Che ruolo svolgono gli influencer?
«L’influencer alimenta e veicola processi di intrattenimento. È l’incarnazione dei processi di polarizzazione. Diventa un avatar e quando il contenuto diventa secondario rispetto all’avatar si creano delle situazioni per cui la gente si stufa e cambia aria. C’è una stagionalità negli influencer, c’è un decadimento fisso, una regolarità statistica…».      

Guerra e social.
«I social network sono diventati il piano su come si svolge la propaganda da entrambe le parti. Il punto è che la narrativa russa si basa su paradigmi del ‘900, potenza, grande leader. Mentre dalla parte ucraina, Zelensky è un influencer che potrebbe far scuola alla Ferragni e sul piano mediatico narrativo l’Ucraina ha vinto 8 a 0. Dal punto di vista della circolazione delle informazioni di propaganda i meccanismi sono sempre gli stessi, io devo dare informazioni che accendano l’animo di quelli che sono già dalla mia parte. Questo gioco quindi attecchisce in chi deve attecchire e non attecchisce dove non avrebbe mai attecchito. La dinamica è esattamente sempre la stessa». 

I bot che ruolo hanno svolto? Le piattaforme hanno imparato a gestire il problema?
«No. I bot sono dei tentativi di barare con l’algoritmo dei feed. Quindi funziona entro una certa soglia e nella fase iniziale, quella del lancio del post. Gli effetti che hanno sono però marginali. Tutti usano comunque i bot, ci provano tutti a fare quel tipo di inflation e cheating all’interno del marchingegno social. Poi i russi hanno speso tanti soldi ma i risultati sono stati limitati».

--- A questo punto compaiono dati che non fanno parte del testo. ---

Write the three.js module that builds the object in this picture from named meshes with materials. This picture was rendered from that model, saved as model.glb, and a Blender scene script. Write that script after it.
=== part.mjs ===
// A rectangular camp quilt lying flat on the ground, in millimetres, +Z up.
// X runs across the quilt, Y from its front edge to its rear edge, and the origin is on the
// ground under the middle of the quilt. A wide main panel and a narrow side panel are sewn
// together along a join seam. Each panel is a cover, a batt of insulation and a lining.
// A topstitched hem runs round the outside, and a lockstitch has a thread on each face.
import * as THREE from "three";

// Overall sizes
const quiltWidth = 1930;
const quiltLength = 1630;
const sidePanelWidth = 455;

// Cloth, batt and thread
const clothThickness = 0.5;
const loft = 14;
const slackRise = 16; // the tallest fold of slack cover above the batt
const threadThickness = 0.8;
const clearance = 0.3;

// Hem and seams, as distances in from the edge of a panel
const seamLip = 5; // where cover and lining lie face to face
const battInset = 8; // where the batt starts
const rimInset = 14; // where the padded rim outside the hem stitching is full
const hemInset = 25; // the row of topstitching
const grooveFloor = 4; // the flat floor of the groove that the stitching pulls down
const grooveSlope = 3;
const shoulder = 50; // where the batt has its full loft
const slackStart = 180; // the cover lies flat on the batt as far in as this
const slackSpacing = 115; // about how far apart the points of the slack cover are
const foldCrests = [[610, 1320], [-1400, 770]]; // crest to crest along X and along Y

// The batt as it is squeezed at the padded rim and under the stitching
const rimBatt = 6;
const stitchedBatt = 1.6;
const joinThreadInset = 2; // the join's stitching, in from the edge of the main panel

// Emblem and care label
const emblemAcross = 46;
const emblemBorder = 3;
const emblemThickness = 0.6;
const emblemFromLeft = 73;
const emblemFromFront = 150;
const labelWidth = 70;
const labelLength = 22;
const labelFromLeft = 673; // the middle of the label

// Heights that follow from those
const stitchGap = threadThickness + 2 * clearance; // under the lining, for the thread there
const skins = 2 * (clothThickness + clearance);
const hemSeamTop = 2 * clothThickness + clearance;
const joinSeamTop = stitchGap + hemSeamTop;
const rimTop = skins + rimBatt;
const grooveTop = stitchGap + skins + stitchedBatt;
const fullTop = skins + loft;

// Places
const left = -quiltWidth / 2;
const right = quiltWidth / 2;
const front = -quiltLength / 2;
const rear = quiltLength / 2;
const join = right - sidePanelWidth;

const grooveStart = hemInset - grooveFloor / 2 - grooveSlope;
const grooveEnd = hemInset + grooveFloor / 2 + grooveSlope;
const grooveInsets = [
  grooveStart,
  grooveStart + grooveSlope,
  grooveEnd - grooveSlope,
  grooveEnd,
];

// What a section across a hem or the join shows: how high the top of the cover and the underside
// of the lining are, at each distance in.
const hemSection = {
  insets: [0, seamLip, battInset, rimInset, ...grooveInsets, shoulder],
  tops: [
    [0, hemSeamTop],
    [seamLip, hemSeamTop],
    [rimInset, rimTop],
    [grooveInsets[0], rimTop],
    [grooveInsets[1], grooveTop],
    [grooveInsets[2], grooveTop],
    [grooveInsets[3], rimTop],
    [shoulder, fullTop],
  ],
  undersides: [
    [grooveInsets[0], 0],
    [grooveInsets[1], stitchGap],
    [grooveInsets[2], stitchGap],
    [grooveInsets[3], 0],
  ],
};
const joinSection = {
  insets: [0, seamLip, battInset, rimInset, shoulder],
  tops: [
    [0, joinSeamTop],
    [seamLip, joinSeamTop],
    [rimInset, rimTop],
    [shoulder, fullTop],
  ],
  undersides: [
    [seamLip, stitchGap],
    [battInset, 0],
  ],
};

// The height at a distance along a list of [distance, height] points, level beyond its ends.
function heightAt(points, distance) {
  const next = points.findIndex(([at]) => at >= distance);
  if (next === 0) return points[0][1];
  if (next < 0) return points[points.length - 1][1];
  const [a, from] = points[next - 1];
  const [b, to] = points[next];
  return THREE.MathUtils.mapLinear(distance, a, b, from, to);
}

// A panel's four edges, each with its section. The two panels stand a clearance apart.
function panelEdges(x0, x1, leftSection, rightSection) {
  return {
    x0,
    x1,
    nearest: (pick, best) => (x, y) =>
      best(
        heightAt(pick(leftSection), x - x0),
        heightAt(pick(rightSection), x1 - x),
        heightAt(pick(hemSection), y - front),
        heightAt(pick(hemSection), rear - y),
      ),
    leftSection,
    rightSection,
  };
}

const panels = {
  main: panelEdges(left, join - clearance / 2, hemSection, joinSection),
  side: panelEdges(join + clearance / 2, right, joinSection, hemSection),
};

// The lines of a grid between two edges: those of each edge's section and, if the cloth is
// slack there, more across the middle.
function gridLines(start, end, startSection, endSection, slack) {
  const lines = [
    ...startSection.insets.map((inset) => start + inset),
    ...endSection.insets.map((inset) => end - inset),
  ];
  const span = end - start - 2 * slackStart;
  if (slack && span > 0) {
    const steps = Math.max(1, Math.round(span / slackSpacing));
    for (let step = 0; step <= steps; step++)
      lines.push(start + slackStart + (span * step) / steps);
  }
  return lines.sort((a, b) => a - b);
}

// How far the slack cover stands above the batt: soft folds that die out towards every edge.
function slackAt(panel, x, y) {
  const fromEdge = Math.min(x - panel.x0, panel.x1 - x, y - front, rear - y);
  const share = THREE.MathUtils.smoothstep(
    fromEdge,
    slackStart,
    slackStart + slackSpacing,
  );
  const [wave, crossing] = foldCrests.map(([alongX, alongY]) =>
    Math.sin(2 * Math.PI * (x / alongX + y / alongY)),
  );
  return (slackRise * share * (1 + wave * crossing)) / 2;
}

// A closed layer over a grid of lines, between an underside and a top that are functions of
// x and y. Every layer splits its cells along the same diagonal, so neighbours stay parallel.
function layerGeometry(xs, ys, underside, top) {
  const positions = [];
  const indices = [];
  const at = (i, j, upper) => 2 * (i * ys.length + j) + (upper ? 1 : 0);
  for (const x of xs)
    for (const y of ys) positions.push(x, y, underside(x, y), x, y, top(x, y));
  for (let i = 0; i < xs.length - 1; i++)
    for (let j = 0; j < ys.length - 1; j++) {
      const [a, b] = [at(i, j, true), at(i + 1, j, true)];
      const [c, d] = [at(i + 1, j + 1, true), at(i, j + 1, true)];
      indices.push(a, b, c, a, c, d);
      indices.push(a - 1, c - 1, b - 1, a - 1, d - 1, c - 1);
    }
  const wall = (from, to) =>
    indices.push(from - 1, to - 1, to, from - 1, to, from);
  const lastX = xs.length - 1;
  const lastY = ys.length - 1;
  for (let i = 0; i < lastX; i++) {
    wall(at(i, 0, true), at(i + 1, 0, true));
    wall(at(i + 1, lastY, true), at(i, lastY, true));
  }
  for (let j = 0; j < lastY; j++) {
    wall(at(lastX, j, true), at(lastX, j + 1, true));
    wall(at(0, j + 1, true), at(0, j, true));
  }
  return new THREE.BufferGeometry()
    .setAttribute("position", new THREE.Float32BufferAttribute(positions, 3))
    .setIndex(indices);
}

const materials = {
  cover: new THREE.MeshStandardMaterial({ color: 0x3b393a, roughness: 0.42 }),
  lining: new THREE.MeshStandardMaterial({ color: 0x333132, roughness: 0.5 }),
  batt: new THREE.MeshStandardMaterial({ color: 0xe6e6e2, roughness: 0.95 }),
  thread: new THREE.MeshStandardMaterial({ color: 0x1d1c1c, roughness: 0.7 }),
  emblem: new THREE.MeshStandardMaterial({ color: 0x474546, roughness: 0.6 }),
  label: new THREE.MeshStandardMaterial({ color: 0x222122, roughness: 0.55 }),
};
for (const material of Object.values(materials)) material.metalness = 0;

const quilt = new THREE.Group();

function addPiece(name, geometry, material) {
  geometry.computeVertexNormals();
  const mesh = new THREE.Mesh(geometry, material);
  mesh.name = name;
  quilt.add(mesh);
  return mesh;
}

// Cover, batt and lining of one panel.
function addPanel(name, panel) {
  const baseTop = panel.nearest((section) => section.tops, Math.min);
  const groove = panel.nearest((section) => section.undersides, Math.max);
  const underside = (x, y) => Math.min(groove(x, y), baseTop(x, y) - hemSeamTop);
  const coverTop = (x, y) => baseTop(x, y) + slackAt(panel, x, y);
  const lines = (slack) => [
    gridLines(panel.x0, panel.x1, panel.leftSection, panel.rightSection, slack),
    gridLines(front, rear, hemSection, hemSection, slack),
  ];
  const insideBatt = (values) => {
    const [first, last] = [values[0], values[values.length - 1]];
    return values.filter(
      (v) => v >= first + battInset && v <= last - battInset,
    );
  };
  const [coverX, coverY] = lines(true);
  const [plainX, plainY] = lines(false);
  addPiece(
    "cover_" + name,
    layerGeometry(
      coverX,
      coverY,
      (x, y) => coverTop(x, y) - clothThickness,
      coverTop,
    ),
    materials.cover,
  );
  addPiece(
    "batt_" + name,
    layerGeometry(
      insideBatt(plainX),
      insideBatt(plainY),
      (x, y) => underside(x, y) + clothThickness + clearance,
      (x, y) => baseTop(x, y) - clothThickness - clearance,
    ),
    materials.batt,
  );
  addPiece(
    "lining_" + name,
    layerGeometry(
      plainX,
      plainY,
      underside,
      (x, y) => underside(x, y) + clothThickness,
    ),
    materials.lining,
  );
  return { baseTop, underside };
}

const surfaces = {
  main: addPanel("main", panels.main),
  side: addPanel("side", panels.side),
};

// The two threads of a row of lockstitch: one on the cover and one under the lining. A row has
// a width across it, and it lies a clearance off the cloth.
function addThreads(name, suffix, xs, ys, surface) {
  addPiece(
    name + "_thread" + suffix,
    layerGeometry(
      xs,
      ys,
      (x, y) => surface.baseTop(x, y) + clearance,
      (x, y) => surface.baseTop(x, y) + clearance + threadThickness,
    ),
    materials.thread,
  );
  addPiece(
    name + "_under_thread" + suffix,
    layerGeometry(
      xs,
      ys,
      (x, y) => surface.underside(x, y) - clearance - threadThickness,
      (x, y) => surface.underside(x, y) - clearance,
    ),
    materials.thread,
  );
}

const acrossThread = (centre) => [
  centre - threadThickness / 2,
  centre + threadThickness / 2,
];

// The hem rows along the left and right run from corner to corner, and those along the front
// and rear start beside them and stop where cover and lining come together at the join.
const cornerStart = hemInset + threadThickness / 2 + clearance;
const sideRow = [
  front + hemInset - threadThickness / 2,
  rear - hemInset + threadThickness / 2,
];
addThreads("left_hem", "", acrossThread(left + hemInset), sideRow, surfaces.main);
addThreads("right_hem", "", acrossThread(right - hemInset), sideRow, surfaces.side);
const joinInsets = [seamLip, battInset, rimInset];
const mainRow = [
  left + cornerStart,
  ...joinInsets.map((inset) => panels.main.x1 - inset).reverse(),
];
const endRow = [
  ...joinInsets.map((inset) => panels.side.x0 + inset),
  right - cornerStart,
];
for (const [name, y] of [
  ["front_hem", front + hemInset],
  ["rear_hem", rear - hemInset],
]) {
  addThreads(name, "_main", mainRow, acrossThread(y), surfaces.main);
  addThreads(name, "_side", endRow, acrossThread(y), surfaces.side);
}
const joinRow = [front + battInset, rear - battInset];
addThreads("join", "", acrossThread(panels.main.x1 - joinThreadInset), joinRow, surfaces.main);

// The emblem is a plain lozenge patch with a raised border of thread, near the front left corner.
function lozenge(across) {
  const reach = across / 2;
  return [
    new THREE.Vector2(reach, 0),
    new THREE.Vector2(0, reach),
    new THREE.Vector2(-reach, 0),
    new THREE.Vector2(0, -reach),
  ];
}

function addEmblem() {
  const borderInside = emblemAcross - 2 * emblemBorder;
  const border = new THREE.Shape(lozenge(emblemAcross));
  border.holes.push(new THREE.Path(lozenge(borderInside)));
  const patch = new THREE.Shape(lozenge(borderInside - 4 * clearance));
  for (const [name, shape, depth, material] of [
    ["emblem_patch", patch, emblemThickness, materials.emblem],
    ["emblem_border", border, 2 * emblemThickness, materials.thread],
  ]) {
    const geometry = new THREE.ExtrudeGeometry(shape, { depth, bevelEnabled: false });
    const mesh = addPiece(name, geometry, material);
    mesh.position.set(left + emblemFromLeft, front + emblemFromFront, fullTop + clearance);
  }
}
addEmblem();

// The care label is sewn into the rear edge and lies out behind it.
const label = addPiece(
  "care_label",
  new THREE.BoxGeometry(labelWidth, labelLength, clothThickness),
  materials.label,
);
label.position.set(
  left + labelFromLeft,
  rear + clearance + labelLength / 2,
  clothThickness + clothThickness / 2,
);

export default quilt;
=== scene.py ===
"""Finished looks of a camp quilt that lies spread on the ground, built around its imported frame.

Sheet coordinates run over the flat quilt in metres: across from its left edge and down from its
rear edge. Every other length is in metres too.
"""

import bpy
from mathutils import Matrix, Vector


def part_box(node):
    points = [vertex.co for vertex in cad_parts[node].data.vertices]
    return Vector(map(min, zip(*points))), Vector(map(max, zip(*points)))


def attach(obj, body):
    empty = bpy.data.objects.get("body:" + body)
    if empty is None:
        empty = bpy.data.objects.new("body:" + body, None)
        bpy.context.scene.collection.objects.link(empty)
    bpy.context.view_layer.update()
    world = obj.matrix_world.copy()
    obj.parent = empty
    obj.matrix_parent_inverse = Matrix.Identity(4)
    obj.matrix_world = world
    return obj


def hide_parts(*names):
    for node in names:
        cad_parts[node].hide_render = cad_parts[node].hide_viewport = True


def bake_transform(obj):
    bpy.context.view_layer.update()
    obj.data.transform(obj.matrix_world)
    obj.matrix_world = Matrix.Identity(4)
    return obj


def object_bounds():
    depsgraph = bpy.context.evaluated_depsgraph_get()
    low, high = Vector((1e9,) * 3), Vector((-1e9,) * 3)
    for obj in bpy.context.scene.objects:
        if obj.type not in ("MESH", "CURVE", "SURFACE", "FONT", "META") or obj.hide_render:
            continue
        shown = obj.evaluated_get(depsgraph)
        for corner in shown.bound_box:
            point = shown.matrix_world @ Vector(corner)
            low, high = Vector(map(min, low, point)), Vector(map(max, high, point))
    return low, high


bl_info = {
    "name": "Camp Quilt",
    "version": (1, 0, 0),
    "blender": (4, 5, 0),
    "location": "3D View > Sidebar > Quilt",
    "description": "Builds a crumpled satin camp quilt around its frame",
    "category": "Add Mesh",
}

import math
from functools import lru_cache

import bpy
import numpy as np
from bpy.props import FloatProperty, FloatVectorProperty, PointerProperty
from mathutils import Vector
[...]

Come cambieranno i social nel futuro?
«Penso che il conflitto rimarrà. Cambieranno le modalità e il linguaggio man mano che cambia la piattaforma. Già lo switching da Facebook a Instagram ha portato grossi cambiamenti, ad un linguaggio molto più iconografico e con molte più immagini. Adesso invece Tik Tok si basa sui video. Cambiando la modalità di comunicazione cambia anche il potenziale di impatto, si va verso nuove forme di comunicazione ma le dinamiche di fondo che tendono alla polarizzazione e alla formazione del gruppo tribale resteranno le stesse».